- [Input for this task]
· · · · · · ·
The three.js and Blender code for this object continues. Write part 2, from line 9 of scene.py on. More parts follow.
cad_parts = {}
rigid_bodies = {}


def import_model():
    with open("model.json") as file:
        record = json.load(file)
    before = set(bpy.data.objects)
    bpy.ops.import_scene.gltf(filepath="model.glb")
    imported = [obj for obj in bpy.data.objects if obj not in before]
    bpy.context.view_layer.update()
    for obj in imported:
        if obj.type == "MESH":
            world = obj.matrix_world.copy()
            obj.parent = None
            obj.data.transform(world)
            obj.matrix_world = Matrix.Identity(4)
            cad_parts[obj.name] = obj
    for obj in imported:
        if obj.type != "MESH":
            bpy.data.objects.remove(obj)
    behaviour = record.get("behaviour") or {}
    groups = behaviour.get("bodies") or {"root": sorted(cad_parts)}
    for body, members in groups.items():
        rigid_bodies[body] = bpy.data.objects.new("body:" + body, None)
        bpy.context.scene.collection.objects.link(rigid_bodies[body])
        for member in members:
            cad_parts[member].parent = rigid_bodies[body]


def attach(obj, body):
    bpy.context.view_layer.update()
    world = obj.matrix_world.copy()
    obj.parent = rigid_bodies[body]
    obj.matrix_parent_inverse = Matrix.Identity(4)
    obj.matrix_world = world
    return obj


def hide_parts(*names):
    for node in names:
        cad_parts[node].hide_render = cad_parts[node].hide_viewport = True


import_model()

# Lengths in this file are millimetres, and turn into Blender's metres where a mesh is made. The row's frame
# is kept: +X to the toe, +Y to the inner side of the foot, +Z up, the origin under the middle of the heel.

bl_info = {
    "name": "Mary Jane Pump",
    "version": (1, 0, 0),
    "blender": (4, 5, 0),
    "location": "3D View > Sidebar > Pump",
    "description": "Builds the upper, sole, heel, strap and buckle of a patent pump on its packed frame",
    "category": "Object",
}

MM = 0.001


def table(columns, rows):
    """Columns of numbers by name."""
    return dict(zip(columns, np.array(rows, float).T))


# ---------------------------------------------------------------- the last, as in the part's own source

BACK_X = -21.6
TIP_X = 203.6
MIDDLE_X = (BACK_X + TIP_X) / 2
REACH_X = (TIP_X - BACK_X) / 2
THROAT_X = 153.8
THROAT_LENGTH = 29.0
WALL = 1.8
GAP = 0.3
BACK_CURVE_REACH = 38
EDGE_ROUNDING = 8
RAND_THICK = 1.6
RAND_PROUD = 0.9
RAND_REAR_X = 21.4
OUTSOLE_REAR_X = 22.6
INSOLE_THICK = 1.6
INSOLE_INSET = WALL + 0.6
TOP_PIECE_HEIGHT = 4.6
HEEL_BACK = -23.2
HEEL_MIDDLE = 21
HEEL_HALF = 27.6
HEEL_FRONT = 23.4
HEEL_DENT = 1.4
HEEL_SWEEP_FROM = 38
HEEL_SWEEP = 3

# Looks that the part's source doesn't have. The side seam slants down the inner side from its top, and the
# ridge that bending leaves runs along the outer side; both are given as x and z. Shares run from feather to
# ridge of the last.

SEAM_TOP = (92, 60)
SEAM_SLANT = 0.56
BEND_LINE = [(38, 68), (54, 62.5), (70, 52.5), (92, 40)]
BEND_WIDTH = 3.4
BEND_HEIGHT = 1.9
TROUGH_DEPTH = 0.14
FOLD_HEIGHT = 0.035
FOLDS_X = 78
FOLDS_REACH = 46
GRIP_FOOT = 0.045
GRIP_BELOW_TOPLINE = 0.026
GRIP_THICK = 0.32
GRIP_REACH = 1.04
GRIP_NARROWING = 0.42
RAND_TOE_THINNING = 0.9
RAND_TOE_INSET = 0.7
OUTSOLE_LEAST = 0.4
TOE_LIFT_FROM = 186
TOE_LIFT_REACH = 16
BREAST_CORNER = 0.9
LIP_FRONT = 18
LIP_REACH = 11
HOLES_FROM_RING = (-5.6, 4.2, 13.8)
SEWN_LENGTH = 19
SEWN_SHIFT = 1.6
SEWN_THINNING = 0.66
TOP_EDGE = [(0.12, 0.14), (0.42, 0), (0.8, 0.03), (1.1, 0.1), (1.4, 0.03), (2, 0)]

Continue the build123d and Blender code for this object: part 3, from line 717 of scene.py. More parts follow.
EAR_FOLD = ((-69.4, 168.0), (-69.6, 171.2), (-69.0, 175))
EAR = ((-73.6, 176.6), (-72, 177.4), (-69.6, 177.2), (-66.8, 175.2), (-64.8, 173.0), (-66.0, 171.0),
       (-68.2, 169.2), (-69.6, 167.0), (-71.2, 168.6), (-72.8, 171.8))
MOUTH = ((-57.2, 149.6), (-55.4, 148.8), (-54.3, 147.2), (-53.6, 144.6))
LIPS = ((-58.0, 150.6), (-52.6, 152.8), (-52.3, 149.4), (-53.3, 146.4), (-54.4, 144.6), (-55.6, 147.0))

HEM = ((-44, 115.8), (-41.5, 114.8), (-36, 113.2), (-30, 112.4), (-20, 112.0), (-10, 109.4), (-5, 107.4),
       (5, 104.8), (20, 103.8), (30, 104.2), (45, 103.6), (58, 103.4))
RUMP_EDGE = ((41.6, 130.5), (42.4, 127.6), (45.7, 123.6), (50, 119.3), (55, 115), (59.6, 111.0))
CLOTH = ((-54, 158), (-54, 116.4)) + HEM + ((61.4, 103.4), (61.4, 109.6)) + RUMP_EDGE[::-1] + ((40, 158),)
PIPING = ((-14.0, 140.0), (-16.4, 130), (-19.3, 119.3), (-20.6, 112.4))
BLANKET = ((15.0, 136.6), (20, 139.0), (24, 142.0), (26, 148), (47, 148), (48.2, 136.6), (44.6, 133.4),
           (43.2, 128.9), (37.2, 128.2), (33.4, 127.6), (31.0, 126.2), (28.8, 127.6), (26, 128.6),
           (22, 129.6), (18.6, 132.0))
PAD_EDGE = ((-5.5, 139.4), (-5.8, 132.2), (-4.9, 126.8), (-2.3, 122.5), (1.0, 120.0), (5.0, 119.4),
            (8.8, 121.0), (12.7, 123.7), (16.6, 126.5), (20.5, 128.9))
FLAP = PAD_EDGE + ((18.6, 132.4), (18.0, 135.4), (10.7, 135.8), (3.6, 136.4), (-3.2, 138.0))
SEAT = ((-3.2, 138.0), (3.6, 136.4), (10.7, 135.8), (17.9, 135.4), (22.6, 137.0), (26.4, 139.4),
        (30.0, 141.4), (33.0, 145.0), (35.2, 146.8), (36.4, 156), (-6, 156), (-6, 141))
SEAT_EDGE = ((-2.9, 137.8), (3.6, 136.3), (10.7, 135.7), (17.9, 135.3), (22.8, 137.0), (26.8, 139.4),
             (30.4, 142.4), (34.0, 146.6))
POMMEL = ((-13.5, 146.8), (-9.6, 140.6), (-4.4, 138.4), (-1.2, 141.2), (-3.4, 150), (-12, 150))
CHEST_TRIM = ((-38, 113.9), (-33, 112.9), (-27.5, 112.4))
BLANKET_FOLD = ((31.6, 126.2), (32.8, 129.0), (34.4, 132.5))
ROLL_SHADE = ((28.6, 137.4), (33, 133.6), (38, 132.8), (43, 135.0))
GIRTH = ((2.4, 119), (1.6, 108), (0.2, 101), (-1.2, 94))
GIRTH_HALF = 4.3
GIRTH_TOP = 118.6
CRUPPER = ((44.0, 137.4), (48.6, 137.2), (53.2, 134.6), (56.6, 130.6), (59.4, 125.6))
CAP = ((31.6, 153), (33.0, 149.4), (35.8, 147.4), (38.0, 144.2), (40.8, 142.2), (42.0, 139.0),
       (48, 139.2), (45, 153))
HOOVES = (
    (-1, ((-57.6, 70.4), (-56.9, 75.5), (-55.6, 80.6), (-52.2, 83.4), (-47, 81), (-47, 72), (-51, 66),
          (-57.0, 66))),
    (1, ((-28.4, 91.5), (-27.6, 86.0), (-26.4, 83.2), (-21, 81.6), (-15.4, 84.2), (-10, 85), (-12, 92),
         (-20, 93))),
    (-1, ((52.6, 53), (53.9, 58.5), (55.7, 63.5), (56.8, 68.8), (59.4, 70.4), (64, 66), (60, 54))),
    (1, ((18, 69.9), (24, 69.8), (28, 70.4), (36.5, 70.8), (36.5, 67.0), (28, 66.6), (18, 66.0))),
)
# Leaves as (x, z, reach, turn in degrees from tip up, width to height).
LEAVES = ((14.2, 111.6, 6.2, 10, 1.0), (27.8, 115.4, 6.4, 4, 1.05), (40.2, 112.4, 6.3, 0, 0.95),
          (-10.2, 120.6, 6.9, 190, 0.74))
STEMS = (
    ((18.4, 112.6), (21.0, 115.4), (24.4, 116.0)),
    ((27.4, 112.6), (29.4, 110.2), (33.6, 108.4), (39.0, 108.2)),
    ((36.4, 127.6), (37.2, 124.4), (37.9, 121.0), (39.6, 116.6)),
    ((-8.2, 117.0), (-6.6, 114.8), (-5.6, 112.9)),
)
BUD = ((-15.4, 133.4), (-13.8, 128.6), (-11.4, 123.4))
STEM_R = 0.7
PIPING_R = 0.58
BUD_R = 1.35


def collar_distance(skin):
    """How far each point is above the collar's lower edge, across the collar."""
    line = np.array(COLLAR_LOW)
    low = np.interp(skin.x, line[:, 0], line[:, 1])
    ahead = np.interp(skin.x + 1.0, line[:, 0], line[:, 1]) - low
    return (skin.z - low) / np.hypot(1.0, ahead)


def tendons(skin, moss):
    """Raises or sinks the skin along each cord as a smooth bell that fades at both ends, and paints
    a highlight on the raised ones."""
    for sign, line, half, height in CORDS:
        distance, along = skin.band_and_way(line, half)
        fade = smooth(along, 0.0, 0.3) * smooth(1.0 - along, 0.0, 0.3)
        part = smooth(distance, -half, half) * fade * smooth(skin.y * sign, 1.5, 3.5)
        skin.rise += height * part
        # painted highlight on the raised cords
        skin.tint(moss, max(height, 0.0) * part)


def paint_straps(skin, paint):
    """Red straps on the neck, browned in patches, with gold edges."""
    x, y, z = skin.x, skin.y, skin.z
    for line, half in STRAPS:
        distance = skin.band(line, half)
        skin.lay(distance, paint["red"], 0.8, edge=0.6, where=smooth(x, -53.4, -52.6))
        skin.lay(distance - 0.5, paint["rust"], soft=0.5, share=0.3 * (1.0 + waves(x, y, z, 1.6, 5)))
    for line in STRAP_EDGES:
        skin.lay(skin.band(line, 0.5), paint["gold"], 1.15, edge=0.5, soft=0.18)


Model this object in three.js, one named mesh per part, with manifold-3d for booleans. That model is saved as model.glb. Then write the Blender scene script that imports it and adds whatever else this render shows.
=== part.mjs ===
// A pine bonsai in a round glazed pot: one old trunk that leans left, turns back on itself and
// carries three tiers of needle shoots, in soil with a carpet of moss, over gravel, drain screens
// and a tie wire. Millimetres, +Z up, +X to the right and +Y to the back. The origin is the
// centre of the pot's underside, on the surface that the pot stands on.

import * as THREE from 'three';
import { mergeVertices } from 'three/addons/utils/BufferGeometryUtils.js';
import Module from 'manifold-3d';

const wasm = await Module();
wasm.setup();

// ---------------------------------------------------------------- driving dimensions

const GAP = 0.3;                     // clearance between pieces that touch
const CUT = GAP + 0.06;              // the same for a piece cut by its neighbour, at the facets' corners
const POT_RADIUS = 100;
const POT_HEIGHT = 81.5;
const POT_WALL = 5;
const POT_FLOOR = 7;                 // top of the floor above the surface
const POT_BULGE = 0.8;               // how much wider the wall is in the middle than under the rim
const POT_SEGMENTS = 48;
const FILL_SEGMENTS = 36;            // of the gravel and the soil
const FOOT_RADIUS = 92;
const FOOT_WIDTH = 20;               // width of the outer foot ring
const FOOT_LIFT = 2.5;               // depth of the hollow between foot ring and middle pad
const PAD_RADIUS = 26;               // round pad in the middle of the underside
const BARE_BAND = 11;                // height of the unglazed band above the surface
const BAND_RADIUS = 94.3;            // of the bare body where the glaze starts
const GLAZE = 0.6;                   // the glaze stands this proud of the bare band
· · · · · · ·
- [Work required] Return exactly what appears above, from the first line of the entries to the line with "before = set(bpy.data.objects)", inclusive.

- [Finished answer]
The three.js and Blender code for this object continues. Write part 2, from line 9 of scene.py on. More parts follow.
cad_parts = {}
rigid_bodies = {}


def import_model():
    with open("model.json") as file:
        record = json.load(file)
    before = set(bpy.data.objects)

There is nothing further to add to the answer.